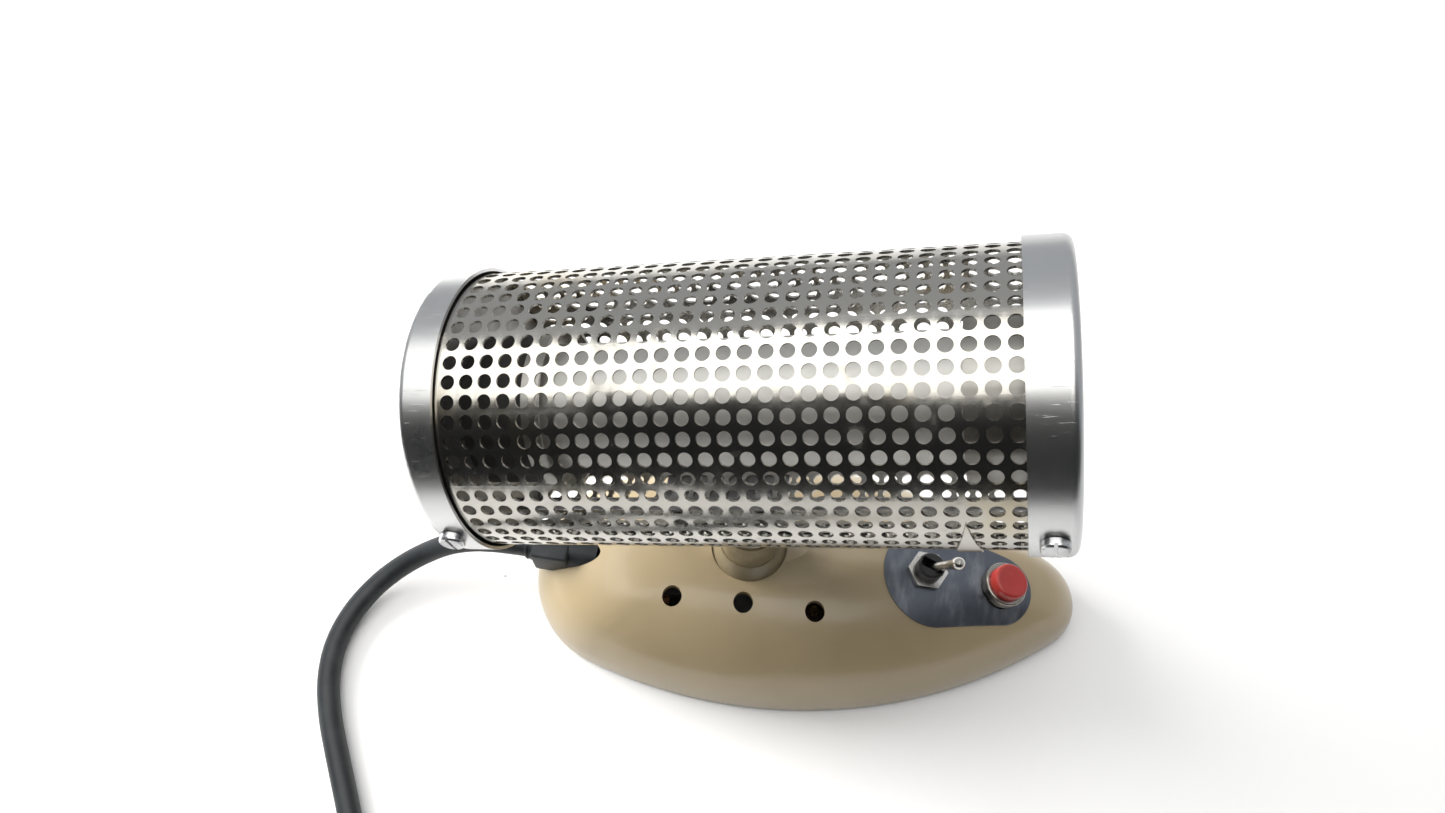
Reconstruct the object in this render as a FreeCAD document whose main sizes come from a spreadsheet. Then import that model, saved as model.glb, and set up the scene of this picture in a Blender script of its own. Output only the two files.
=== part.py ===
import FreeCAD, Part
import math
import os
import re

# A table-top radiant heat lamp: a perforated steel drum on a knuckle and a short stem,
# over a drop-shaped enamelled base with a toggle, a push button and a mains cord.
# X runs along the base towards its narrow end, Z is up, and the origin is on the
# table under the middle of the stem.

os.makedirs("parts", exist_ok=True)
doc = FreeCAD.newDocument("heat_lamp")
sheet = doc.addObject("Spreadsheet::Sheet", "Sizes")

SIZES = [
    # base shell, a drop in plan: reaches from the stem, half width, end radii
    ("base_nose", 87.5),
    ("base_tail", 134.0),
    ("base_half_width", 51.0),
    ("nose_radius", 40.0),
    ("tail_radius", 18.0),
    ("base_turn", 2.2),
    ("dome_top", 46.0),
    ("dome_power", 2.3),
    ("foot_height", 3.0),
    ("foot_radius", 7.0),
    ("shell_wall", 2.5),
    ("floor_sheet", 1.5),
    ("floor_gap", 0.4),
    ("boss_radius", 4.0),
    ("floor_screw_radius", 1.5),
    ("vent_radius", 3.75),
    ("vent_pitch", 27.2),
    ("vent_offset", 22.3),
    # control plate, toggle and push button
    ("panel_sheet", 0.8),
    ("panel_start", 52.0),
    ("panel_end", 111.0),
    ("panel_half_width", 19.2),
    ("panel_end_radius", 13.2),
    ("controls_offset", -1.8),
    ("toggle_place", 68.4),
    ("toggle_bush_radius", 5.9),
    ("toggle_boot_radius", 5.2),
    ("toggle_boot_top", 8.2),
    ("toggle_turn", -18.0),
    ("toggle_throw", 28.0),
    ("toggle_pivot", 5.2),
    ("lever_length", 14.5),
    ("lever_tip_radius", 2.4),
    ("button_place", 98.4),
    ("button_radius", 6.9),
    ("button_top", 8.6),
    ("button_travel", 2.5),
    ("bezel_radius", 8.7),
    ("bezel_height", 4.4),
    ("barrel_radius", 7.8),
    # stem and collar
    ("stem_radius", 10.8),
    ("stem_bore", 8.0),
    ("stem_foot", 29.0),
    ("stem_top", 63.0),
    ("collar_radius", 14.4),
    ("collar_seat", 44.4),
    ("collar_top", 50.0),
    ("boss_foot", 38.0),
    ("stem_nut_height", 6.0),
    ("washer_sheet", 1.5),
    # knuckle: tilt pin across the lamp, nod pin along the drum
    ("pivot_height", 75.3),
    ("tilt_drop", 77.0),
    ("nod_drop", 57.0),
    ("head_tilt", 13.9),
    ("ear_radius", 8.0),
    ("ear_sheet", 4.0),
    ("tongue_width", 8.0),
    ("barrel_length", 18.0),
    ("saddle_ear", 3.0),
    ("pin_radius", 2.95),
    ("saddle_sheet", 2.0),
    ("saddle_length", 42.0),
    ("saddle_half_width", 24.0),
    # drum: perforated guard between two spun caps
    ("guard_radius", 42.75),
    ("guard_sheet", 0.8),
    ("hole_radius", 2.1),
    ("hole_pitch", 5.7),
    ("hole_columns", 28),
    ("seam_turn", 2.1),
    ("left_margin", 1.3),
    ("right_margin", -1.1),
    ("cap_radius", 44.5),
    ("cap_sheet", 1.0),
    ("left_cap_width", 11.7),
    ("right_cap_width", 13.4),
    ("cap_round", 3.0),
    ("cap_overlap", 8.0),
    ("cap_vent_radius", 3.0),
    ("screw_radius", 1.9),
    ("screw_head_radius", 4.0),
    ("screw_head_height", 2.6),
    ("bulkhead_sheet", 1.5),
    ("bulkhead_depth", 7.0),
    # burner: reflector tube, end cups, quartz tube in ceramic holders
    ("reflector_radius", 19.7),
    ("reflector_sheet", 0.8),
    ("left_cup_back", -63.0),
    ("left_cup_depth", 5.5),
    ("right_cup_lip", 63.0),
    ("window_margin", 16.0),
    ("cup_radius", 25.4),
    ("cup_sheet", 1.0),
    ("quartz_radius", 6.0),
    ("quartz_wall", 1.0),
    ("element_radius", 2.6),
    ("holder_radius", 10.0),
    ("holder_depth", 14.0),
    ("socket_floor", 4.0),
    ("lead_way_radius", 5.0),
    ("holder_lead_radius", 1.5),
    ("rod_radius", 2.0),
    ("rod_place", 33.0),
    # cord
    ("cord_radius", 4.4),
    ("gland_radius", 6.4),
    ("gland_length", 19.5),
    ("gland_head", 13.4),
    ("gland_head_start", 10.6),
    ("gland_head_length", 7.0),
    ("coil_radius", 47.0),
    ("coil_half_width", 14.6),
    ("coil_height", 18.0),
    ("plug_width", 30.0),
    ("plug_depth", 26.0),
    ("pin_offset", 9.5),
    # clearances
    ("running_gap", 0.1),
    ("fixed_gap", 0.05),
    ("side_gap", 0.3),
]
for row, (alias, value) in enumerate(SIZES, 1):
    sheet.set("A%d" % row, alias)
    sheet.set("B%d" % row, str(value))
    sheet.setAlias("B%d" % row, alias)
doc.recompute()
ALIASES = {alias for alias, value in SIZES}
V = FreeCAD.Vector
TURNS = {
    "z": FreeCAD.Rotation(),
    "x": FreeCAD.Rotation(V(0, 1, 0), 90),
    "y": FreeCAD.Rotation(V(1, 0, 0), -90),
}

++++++

Work instructions
Take the listing above and write it out again exactly.

Reply to the exercise
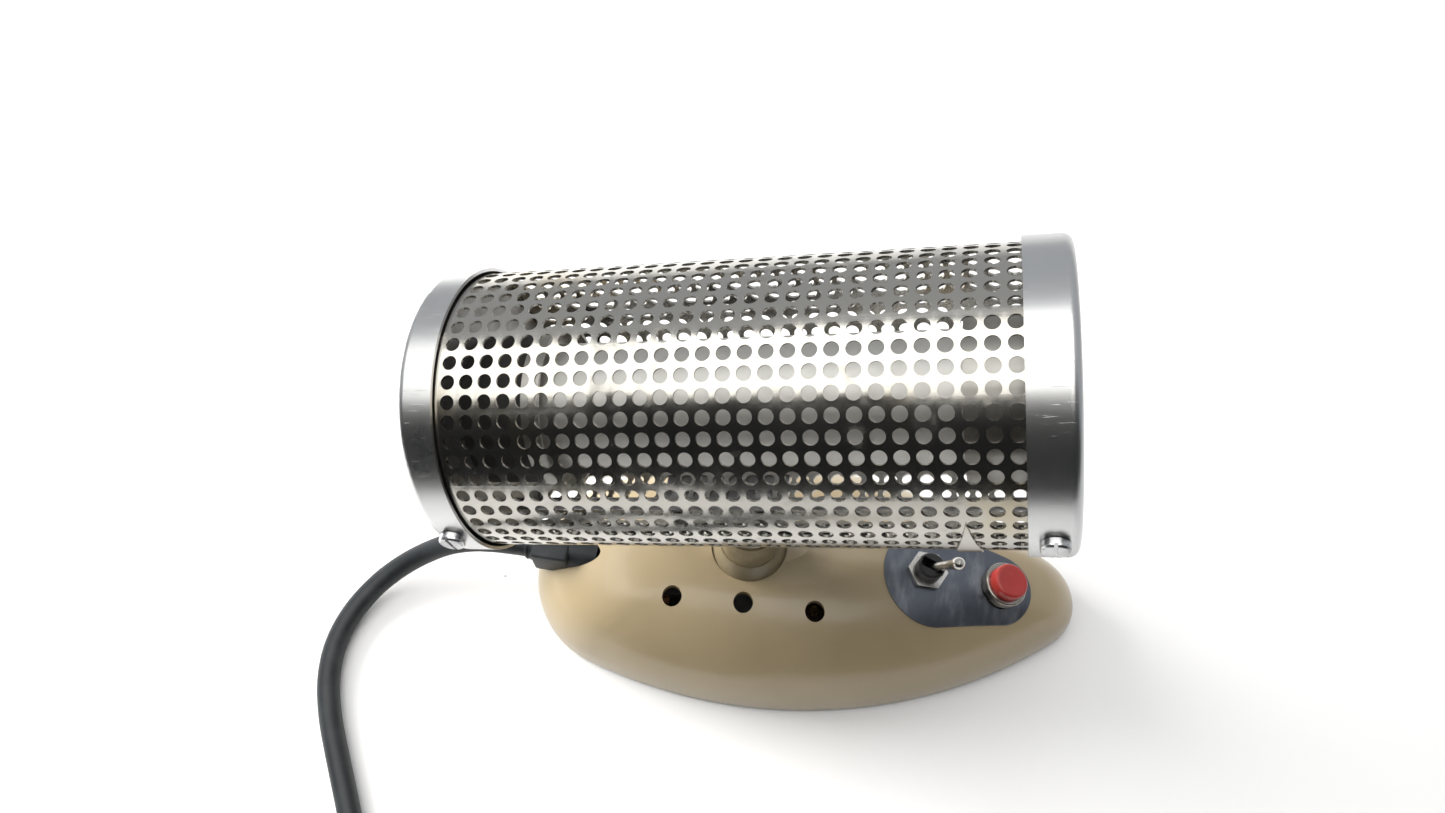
Reconstruct the object in this render as a FreeCAD document whose main sizes come from a spreadsheet. Then import that model, saved as model.glb, and set up the scene of this picture in a Blender script of its own. Output only the two files.
=== part.py ===
import FreeCAD, Part
import math
import os
import re

# A table-top radiant heat lamp: a perforated steel drum on a knuckle and a short stem,
# over a drop-shaped enamelled base with a toggle, a push button and a mains cord.
# X runs along the base towards its narrow end, Z is up, and the origin is on the
# table under the middle of the stem.

os.makedirs("parts", exist_ok=True)
doc = FreeCAD.newDocument("heat_lamp")
sheet = doc.addObject("Spreadsheet::Sheet", "Sizes")

SIZES = [
    # base shell, a drop in plan: reaches from the stem, half width, end radii
    ("base_nose", 87.5),
    ("base_tail", 134.0),
    ("base_half_width", 51.0),
    ("nose_radius", 40.0),
    ("tail_radius", 18.0),
    ("base_turn", 2.2),
    ("dome_top", 46.0),
    ("dome_power", 2.3),
    ("foot_height", 3.0),
    ("foot_radius", 7.0),
    ("shell_wall", 2.5),
    ("floor_sheet", 1.5),
    ("floor_gap", 0.4),
    ("boss_radius", 4.0),
    ("floor_screw_radius", 1.5),
    ("vent_radius", 3.75),
    ("vent_pitch", 27.2),
    ("vent_offset", 22.3),
    # control plate, toggle and push button
    ("panel_sheet", 0.8),
    ("panel_start", 52.0),
    ("panel_end", 111.0),
    ("panel_half_width", 19.2),
    ("panel_end_radius", 13.2),
    ("controls_offset", -1.8),
    ("toggle_place", 68.4),
    ("toggle_bush_radius", 5.9),
    ("toggle_boot_radius", 5.2),
    ("toggle_boot_top", 8.2),
    ("toggle_turn", -18.0),
    ("toggle_throw", 28.0),
    ("toggle_pivot", 5.2),
    ("lever_length", 14.5),
    ("lever_tip_radius", 2.4),
    ("button_place", 98.4),
    ("button_radius", 6.9),
    ("button_top", 8.6),
    ("button_travel", 2.5),
    ("bezel_radius", 8.7),
    ("bezel_height", 4.4),
    ("barrel_radius", 7.8),
    # stem and collar
    ("stem_radius", 10.8),
    ("stem_bore", 8.0),
    ("stem_foot", 29.0),
    ("stem_top", 63.0),
    ("collar_radius", 14.4),
    ("collar_seat", 44.4),
    ("collar_top", 50.0),
    ("boss_foot", 38.0),
    ("stem_nut_height", 6.0),
    ("washer_sheet", 1.5),
    # knuckle: tilt pin across the lamp, nod pin along the drum
    ("pivot_height", 75.3),
    ("tilt_drop", 77.0),
    ("nod_drop", 57.0),
    ("head_tilt", 13.9),
    ("ear_radius", 8.0),
    ("ear_sheet", 4.0),
    ("tongue_width", 8.0),
    ("barrel_length", 18.0),
    ("saddle_ear", 3.0),
    ("pin_radius", 2.95),
    ("saddle_sheet", 2.0),
    ("saddle_length", 42.0),
    ("saddle_half_width", 24.0),
    # drum: perforated guard between two spun caps
    ("guard_radius", 42.75),
    ("guard_sheet", 0.8),
    ("hole_radius", 2.1),
    ("hole_pitch", 5.7),
    ("hole_columns", 28),
    ("seam_turn", 2.1),
    ("left_margin", 1.3),
    ("right_margin", -1.1),
    ("cap_radius", 44.5),
    ("cap_sheet", 1.0),
    ("left_cap_width", 11.7),
    ("right_cap_width", 13.4),
    ("cap_round", 3.0),
    ("cap_overlap", 8.0),
    ("cap_vent_radius", 3.0),
    ("screw_radius", 1.9),
    ("screw_head_radius", 4.0),
    ("screw_head_height", 2.6),
    ("bulkhead_sheet", 1.5),
    ("bulkhead_depth", 7.0),
    # burner: reflector tube, end cups, quartz tube in ceramic holders
    ("reflector_radius", 19.7),
    ("reflector_sheet", 0.8),
    ("left_cup_back", -63.0),
    ("left_cup_depth", 5.5),
    ("right_cup_lip", 63.0),
    ("window_margin", 16.0),
    ("cup_radius", 25.4),
    ("cup_sheet", 1.0),
    ("quartz_radius", 6.0),
    ("quartz_wall", 1.0),
    ("element_radius", 2.6),
    ("holder_radius", 10.0),
    ("holder_depth", 14.0),
    ("socket_floor", 4.0),
    ("lead_way_radius", 5.0),
    ("holder_lead_radius", 1.5),
    ("rod_radius", 2.0),
    ("rod_place", 33.0),
    # cord
    ("cord_radius", 4.4),
    ("gland_radius", 6.4),
    ("gland_length", 19.5),
    ("gland_head", 13.4),
    ("gland_head_start", 10.6),
    ("gland_head_length", 7.0),
    ("coil_radius", 47.0),
    ("coil_half_width", 14.6),
    ("coil_height", 18.0),
    ("plug_width", 30.0),
    ("plug_depth", 26.0),
    ("pin_offset", 9.5),
    # clearances
    ("running_gap", 0.1),
    ("fixed_gap", 0.05),
    ("side_gap", 0.3),
]
for row, (alias, value) in enumerate(SIZES, 1):
    sheet.set("A%d" % row, alias)
    sheet.set("B%d" % row, str(value))
    sheet.setAlias("B%d" % row, alias)
doc.recompute()
ALIASES = {alias for alias, value in SIZES}
V = FreeCAD.Vector
TURNS = {
    "z": FreeCAD.Rotation(),
    "x": FreeCAD.Rotation(V(0, 1, 0), 90),
    "y": FreeCAD.Rotation(V(1, 0, 0), -90),
}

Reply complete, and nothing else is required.